Des « solutions alternatives » au barrage controversé de Sivens devront être trouvées d'ici à la fin de l'année, a annoncé mardi soir la ministre de l'Ecologie, Ségolène Royal, appelant à l'évacuation du terrain par les protestataires, à l'issue d'une réunion avec les acteurs concernés.
« L'idée, c'est de ne pas traîner. Il faut qu'on puisse être au clair d'ici avant la fin de l'année sur les solutions alternatives, soit l'aménagement du barrage tel qu'il est, soit un ouvrage alternatif de retenue de substitution plus en aval de la rivière », a dit la ministre à la presse.
« On a ouvert une porte, mais elle est petite et à peine entrouverte », a réagi à la sortie de la réunion Denez L'hostis, président de France Nature Environnement (FNE), à laquelle appartenait le militant Rémi Fraisse tué lors d'affrontements entre forces de l'ordre et manifestants.
Lors de cette rencontre, « les fils ont été renoués entre les uns et les autres, chacun a fait un effort pour faire un pas vers la vérité de son voisin, les réflexions vont mûrir », s'est félicitée la ministre, ajoutant « nous sommes sur la bonne voie ».
A l'issue de cette réunion de près de deux heures, la ministre a aussi appelé à l'évacuation du terrain, site d'une « occupation illégale ». Elle a évoqué l'exaspération d'habitants relayée lors de la réunion par la maire de la commune, notamment le cas d'une septuagénaire dont elle a souhaité le retour dans sa maison.
Etaient réunis au ministère une vingtaine de participants, dont les élus locaux Martin Malvy (PS), président de la Région et président de l'agence de l'eau Adour-Garonne, et Thierry Carcenac (PS), président du conseil général, maître d'ouvrage du barrage. Représentants des agriculteurs et des associations de défense de l'environnement étaient présents. Deux ingénieurs auteurs d'un rapport critique sur le barrage, qui devait être au centre des échanges, participaient également.
Chacun a reformulé ses positions, résumées par la ministre : du côté du conseil général, porteur du projet, qu'une solution pérenne soit trouvée ; du côté des agriculteurs, le maintien de l'ouvrage mais avec possibilité de revoir les volumes d'eau alloués ; du côté des associations environnementales, l'arrêt du barrage mais ouverture à des solutions alternatives.

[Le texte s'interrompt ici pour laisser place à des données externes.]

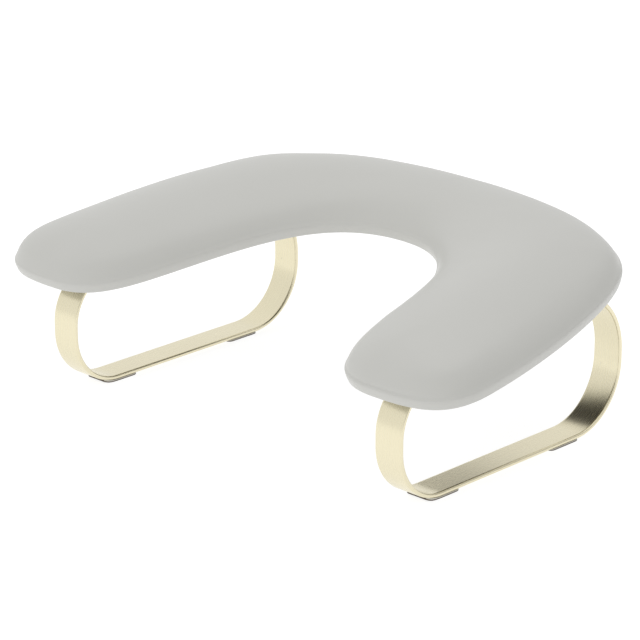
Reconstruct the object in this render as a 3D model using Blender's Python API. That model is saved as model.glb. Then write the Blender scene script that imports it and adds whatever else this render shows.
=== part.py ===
# A manicure hand rest: a U-shaped padded cushion on two bent steel strip loops.
# Metres, +Z up. X runs across the rest, -Y is the side of the two open arms, and the
# origin is under the middle of the rest, on the surface that it stands on.

import math

import bmesh
import bpy
from mathutils import Matrix, Vector

for old_object in list(bpy.data.objects):
    bpy.data.objects.remove(old_object, do_unlink=True)

# The cushion's outline, seen square to its underside
CUSHION_WIDTH = 0.4146
CUSHION_DEPTH = 0.2708
BRIDGE_DEPTH = 0.0832          # front to back across the middle
ARM_WIDTH = 0.1137             # across an arm where its inner side begins to turn into the tip
SHOULDER_IN = 0.0423           # from the side to the middle of the rounded back corner
SHOULDER_DOWN = 0.0485         # from the back edge to the middle of the rounded back corner
SHOULDER_TURN = math.radians(49.5)
TIP_OUTER_TURN = 0.0428        # from the tip's end to where its outer corner begins
TIP_INNER_TURN = 0.0683        # from the tip's end to where its inner corner begins
TIP_PEAK_IN = 0.0600           # from the side to the farthest point of the tip
ARM_INNER_LEAN = math.radians(12.3)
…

Envoi de trois experts sur place
« Les solutions alternatives, ce serait soit le recalibrage du barrage actuel soit, autre solution, des retenues de substitution plus en aval dans la vallée, cela serait moins dommageable pour l'environnement (...) mais ce serait aussi plus long car il faudrait refaire des études », a expliqué la ministre, annonçant l'envoi sur place à la fin de la semaine prochaine de trois experts : un hydrologue, un agronome et un expert en biodiversité.
« Ce qui est sorti de la réunion ? Pas grand-chose, chacun est resté sur ses positions », a commenté Jean-Louis Cazaubon, président de la chambre régionale d'agriculture du Midi-Pyrénées. « Il y a une volonté de la ministre de rapprocher les points de vue. Il n'y a rien qui est tranché, ce sera très difficile, tout reste ouvert. C'est un verre à moitié vide ou un verre à moitié plein », a-t-il ajouté, évoquant une réunion dans le Tarn le 13 novembre avec les experts.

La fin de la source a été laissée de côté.